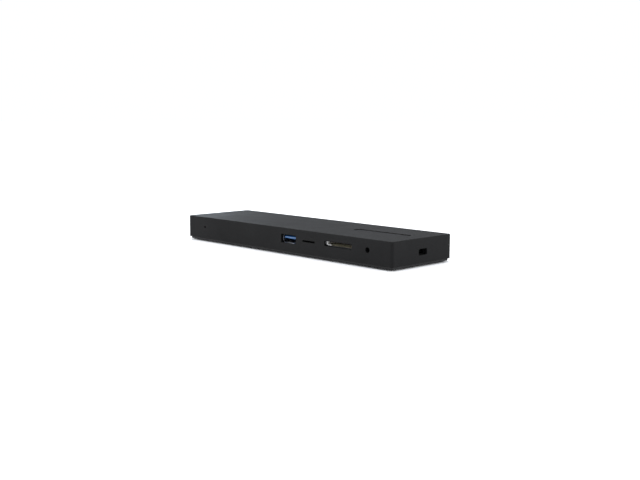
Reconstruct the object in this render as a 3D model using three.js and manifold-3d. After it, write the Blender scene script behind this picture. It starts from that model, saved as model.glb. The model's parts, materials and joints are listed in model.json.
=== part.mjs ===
// Laptop docking station: a slim bar with sockets in its front, rear and right faces.
//
// Millimetres. +X runs along the long side to the right as seen from the front,
// +Y runs from the front face to the rear face, +Z is up. The origin is on the
// table surface, under the middle of the box. The front face is at -Y.
//
// The upper housing is a five-sided tub. The base cover closes it from below and
// carries the circuit board on four standoffs. Every socket stands on the board
// and looks out through its own hole in the housing wall.

import * as THREE from "three";
import { mergeVertices } from "three/addons/utils/BufferGeometryUtils.js";
import Module from "manifold-3d";

const wasm = await Module();
wasm.setup();

// ---------------------------------------------------------------- driving sizes
const BODY_L = 210.4; // housing, along X
const BODY_D = 59.7; // housing, along Y
const FOOT_PROUD = 0.8; // rubber feet below the base cover
const PLINTH_H = 1.77; // visible step of the base cover
const BODY_H = 16.23; // housing wall height
const BODY_Z0 = FOOT_PROUD + PLINTH_H; // 2.57, lower edge of the housing
const BODY_Z1 = BODY_Z0 + BODY_H; // 18.80, top face
const CORNER_R = 2.3; // upright corners
const TOP_EDGE_R = 0.6; // rounded rim of the top face
const WALL = 1.8;
const ROOF = 1.8;
const CEILING = BODY_Z1 - ROOF; // 17.00
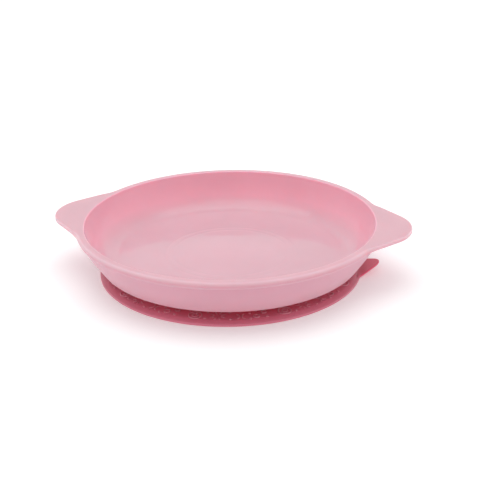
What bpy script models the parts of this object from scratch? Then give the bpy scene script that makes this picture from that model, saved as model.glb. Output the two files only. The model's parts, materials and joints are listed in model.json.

#### [Written task]
Reproduce each entry above exactly, keeping every word.

#### [Correct result]
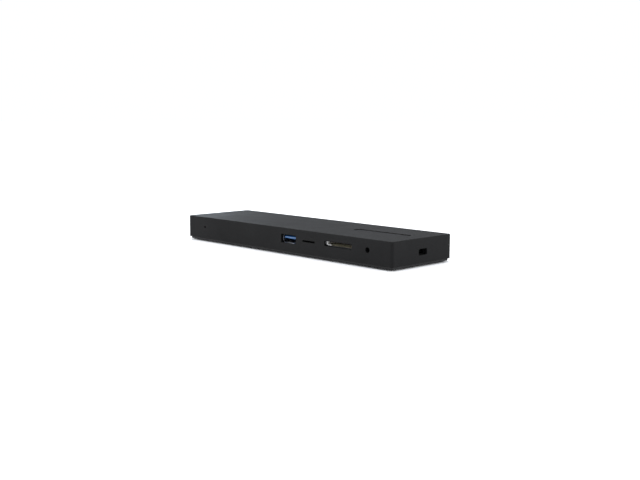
Reconstruct the object in this render as a 3D model using three.js and manifold-3d. After it, write the Blender scene script behind this picture. It starts from that model, saved as model.glb. The model's parts, materials and joints are listed in model.json.
=== part.mjs ===
// Laptop docking station: a slim bar with sockets in its front, rear and right faces.
//
// Millimetres. +X runs along the long side to the right as seen from the front,
// +Y runs from the front face to the rear face, +Z is up. The origin is on the
// table surface, under the middle of the box. The front face is at -Y.
//
// The upper housing is a five-sided tub. The base cover closes it from below and
// carries the circuit board on four standoffs. Every socket stands on the board
// and looks out through its own hole in the housing wall.

import * as THREE from "three";
import { mergeVertices } from "three/addons/utils/BufferGeometryUtils.js";
import Module from "manifold-3d";

const wasm = await Module();
wasm.setup();

// ---------------------------------------------------------------- driving sizes
const BODY_L = 210.4; // housing, along X
const BODY_D = 59.7; // housing, along Y
const FOOT_PROUD = 0.8; // rubber feet below the base cover
const PLINTH_H = 1.77; // visible step of the base cover
const BODY_H = 16.23; // housing wall height
const BODY_Z0 = FOOT_PROUD + PLINTH_H; // 2.57, lower edge of the housing
const BODY_Z1 = BODY_Z0 + BODY_H; // 18.80, top face
const CORNER_R = 2.3; // upright corners
const TOP_EDGE_R = 0.6; // rounded rim of the top face
const WALL = 1.8;
const ROOF = 1.8;
const CEILING = BODY_Z1 - ROOF; // 17.00
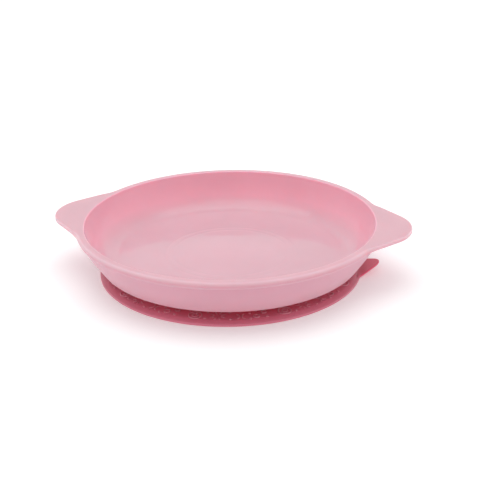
What bpy script models the parts of this object from scratch? Then give the bpy scene script that makes this picture from that model, saved as model.glb. Output the two files only. The model's parts, materials and joints are listed in model.json.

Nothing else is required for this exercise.